▶ _Problem description_: Take the entries below and print only the lines from the one with "Recreate this object" through the one with "mouth_edge_chamfer = 0.3", exactly as they stand, both ends included.

▶ _Entries supplied_:
****************

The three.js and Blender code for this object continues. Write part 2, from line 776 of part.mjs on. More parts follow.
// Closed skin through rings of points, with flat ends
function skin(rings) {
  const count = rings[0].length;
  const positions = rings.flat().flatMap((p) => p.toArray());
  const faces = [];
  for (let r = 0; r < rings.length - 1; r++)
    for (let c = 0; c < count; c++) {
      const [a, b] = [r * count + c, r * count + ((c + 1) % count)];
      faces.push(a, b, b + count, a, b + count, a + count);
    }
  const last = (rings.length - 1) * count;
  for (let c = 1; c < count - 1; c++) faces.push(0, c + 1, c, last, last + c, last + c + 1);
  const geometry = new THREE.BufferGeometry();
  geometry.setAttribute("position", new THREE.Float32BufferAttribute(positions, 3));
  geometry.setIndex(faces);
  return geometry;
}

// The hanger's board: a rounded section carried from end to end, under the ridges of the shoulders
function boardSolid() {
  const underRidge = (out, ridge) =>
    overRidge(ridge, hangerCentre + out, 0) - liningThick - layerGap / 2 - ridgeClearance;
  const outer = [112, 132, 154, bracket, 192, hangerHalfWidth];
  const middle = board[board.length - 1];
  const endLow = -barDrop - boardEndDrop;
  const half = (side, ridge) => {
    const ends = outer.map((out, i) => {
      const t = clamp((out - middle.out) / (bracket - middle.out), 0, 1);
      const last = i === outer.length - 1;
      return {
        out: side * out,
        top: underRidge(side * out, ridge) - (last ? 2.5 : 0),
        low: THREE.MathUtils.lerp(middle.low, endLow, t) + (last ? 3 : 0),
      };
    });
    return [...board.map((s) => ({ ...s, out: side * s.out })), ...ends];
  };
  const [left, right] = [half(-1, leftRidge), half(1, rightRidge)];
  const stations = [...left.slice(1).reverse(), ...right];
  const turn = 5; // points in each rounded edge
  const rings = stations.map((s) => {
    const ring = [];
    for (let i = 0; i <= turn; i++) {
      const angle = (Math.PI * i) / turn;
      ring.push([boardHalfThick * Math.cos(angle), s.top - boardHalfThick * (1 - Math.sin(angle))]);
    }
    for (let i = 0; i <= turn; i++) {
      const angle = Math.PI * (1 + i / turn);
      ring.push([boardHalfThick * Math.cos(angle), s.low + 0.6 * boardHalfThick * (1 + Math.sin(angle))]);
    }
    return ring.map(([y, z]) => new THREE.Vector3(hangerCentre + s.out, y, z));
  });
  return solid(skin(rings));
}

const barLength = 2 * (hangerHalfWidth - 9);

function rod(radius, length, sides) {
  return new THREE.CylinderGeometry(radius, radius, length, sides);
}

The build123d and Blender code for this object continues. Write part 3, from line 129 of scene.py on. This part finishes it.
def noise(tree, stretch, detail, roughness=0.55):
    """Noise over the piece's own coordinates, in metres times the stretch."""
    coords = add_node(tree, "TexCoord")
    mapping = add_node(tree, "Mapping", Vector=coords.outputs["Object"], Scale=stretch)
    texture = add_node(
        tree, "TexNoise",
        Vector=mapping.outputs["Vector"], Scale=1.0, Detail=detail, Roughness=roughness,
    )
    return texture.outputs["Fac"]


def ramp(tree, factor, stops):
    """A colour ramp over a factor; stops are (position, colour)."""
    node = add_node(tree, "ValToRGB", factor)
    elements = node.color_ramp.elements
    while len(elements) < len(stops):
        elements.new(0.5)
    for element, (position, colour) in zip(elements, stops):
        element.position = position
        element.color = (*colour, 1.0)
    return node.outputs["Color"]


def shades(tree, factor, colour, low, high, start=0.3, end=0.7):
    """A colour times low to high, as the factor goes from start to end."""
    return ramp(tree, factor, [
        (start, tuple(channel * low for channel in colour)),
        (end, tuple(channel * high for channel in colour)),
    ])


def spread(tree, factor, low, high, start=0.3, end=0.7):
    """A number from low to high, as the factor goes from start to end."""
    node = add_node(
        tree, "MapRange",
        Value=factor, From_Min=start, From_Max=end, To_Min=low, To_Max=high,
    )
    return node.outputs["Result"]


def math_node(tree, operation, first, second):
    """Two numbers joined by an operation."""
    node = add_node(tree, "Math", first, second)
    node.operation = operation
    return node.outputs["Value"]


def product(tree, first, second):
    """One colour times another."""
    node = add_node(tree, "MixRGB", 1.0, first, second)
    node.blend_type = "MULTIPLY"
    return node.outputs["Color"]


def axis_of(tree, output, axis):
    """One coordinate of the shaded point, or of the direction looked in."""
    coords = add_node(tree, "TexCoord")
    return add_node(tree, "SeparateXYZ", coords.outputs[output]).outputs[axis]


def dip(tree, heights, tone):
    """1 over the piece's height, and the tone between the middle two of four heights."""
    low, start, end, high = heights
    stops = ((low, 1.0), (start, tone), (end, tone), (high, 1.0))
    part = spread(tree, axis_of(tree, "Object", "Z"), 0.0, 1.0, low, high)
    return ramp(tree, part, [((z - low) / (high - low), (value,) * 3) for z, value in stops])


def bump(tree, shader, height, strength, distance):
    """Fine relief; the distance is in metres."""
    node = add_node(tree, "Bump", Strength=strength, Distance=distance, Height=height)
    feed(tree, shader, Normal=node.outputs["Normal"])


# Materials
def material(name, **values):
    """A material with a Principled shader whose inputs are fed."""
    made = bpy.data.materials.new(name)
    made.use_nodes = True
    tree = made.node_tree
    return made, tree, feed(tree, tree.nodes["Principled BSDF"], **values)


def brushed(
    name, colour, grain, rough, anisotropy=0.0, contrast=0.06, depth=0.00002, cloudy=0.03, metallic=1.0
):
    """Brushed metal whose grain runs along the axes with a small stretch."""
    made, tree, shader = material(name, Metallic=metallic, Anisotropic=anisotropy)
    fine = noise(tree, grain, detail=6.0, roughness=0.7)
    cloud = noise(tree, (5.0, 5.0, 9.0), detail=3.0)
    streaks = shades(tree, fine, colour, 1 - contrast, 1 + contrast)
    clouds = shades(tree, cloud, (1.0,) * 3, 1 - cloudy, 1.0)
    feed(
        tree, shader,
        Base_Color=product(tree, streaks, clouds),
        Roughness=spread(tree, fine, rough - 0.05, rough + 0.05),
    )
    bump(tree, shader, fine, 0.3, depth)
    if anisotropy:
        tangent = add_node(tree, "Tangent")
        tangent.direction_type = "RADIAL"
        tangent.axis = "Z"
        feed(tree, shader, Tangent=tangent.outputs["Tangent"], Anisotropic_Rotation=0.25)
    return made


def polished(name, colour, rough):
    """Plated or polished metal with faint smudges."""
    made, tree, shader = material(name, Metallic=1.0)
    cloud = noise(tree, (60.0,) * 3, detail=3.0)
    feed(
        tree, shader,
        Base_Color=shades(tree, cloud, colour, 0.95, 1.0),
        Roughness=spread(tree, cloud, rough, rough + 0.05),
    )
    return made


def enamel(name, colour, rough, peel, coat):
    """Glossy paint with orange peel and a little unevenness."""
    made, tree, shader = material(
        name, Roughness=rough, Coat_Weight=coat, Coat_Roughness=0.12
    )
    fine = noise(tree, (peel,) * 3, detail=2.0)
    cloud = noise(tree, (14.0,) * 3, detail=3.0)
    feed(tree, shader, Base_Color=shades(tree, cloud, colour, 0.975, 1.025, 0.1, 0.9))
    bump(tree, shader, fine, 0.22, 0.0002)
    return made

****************

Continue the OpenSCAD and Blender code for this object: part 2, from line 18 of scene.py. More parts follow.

****************

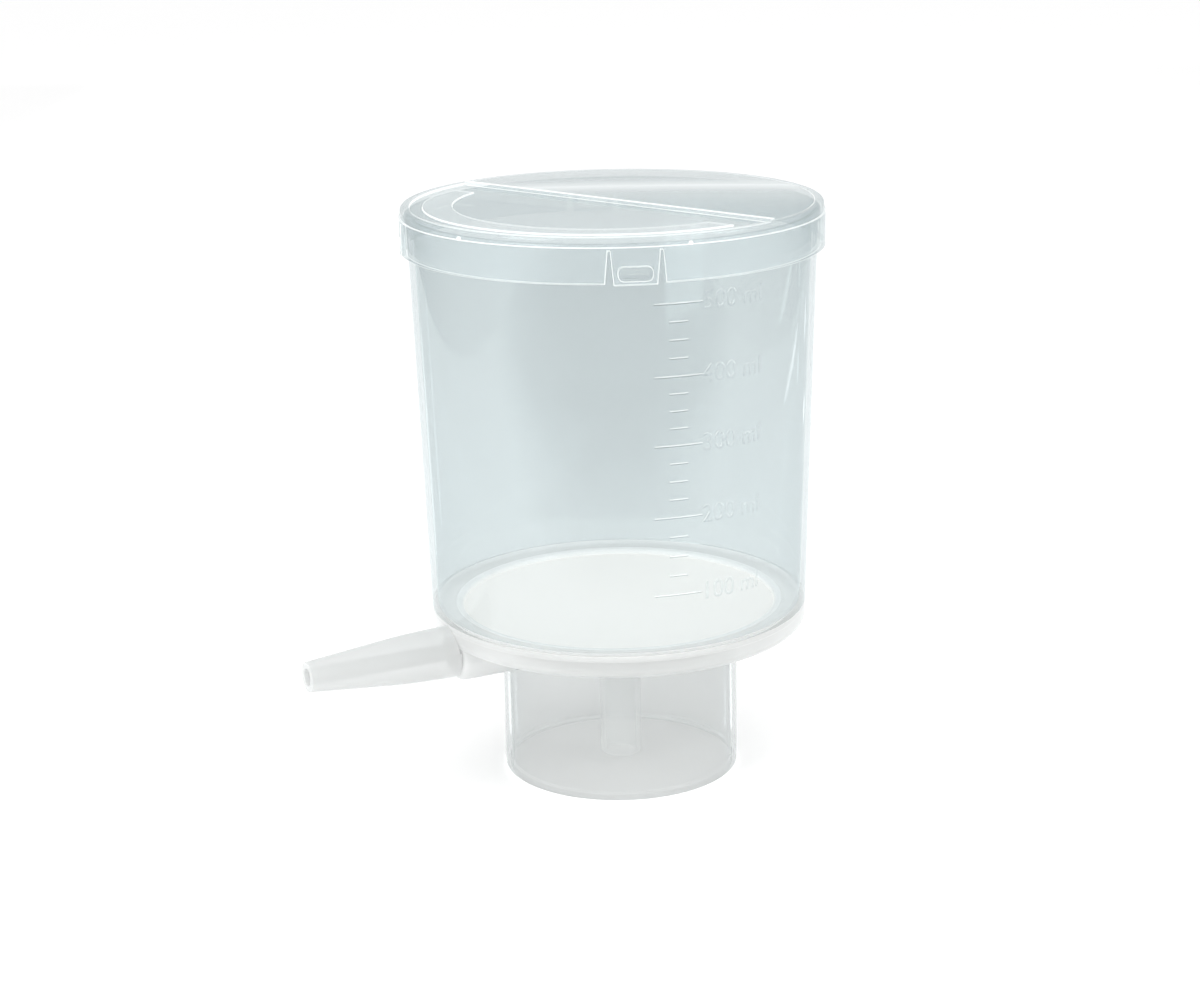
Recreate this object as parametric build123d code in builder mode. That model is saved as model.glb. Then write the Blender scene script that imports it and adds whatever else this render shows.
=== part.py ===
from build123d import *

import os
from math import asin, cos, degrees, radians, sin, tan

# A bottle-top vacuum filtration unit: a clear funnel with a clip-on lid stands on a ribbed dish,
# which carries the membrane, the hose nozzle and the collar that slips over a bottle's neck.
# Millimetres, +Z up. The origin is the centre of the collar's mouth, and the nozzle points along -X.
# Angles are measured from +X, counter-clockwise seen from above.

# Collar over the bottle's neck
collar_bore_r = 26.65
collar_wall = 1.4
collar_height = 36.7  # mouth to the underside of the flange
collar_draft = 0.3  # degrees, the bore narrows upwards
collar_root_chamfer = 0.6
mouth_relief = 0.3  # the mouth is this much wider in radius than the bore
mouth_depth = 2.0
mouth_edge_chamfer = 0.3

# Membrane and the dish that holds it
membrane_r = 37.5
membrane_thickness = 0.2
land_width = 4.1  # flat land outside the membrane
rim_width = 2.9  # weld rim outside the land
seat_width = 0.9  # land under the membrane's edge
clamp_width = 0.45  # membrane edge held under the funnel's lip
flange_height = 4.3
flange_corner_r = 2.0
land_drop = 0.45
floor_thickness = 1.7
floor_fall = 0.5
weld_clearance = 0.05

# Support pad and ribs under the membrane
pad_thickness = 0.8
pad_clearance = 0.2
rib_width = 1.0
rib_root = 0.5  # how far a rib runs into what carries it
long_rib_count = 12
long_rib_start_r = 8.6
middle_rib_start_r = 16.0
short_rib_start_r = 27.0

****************

▶ _Answer in full_:
Recreate this object as parametric build123d code in builder mode. That model is saved as model.glb. Then write the Blender scene script that imports it and adds whatever else this render shows.
=== part.py ===
from build123d import *

import os
from math import asin, cos, degrees, radians, sin, tan

# A bottle-top vacuum filtration unit: a clear funnel with a clip-on lid stands on a ribbed dish,
# which carries the membrane, the hose nozzle and the collar that slips over a bottle's neck.
# Millimetres, +Z up. The origin is the centre of the collar's mouth, and the nozzle points along -X.
# Angles are measured from +X, counter-clockwise seen from above.

# Collar over the bottle's neck
collar_bore_r = 26.65
collar_wall = 1.4
collar_height = 36.7  # mouth to the underside of the flange
collar_draft = 0.3  # degrees, the bore narrows upwards
collar_root_chamfer = 0.6
mouth_relief = 0.3  # the mouth is this much wider in radius than the bore
mouth_depth = 2.0
mouth_edge_chamfer = 0.3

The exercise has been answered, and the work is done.